**Data shown:**
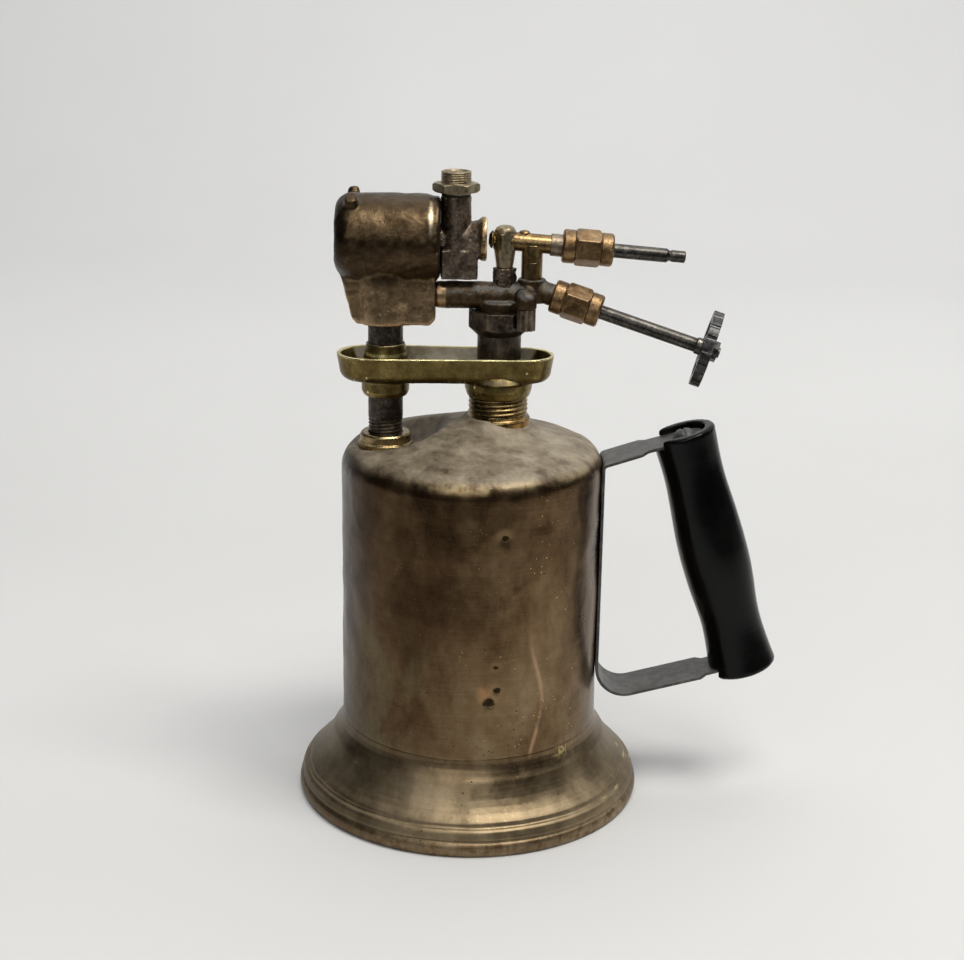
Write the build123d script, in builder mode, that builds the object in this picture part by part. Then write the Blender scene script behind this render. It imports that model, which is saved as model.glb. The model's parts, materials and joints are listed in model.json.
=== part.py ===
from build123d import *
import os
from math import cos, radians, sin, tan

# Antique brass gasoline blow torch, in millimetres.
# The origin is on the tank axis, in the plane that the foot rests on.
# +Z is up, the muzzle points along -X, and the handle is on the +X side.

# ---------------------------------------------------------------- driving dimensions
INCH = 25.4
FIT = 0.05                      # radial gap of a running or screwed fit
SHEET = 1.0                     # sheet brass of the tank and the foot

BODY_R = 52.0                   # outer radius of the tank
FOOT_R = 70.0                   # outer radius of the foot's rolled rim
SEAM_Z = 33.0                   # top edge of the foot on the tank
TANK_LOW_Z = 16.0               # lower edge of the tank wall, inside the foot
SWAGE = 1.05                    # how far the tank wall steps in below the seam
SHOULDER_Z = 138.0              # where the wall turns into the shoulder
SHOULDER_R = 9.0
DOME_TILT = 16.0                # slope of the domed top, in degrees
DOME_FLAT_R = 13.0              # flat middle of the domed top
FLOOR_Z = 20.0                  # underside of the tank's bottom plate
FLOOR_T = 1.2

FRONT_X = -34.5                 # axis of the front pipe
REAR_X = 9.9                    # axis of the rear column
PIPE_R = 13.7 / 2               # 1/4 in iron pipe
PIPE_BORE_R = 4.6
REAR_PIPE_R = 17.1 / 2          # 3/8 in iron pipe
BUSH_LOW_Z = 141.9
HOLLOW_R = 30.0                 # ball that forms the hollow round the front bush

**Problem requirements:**
Your output must be the lines of the material above, from the first through the line that contains "SHEET = 1.0", copied exactly. Include both endpoints and nothing else.

**Task solution:**
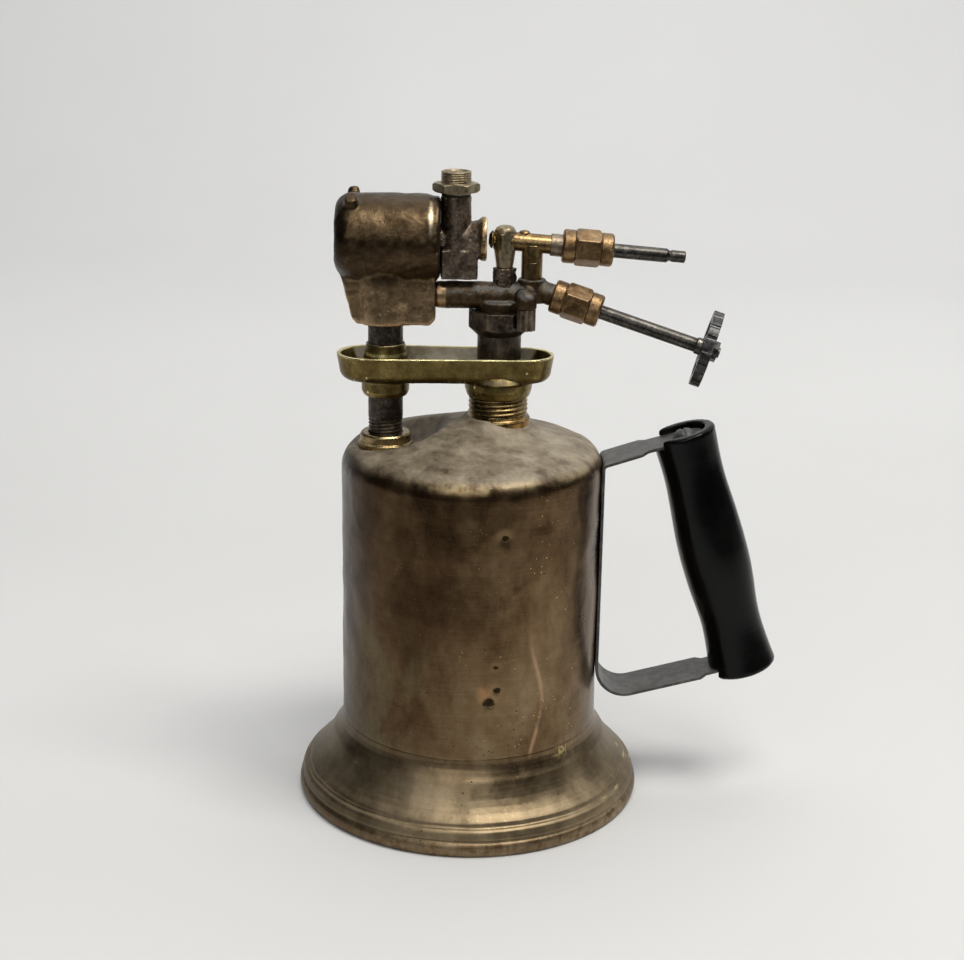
Write the build123d script, in builder mode, that builds the object in this picture part by part. Then write the Blender scene script behind this render. It imports that model, which is saved as model.glb. The model's parts, materials and joints are listed in model.json.
=== part.py ===
from build123d import *
import os
from math import cos, radians, sin, tan

# Antique brass gasoline blow torch, in millimetres.
# The origin is on the tank axis, in the plane that the foot rests on.
# +Z is up, the muzzle points along -X, and the handle is on the +X side.

# ---------------------------------------------------------------- driving dimensions
INCH = 25.4
FIT = 0.05                      # radial gap of a running or screwed fit
SHEET = 1.0                     # sheet brass of the tank and the foot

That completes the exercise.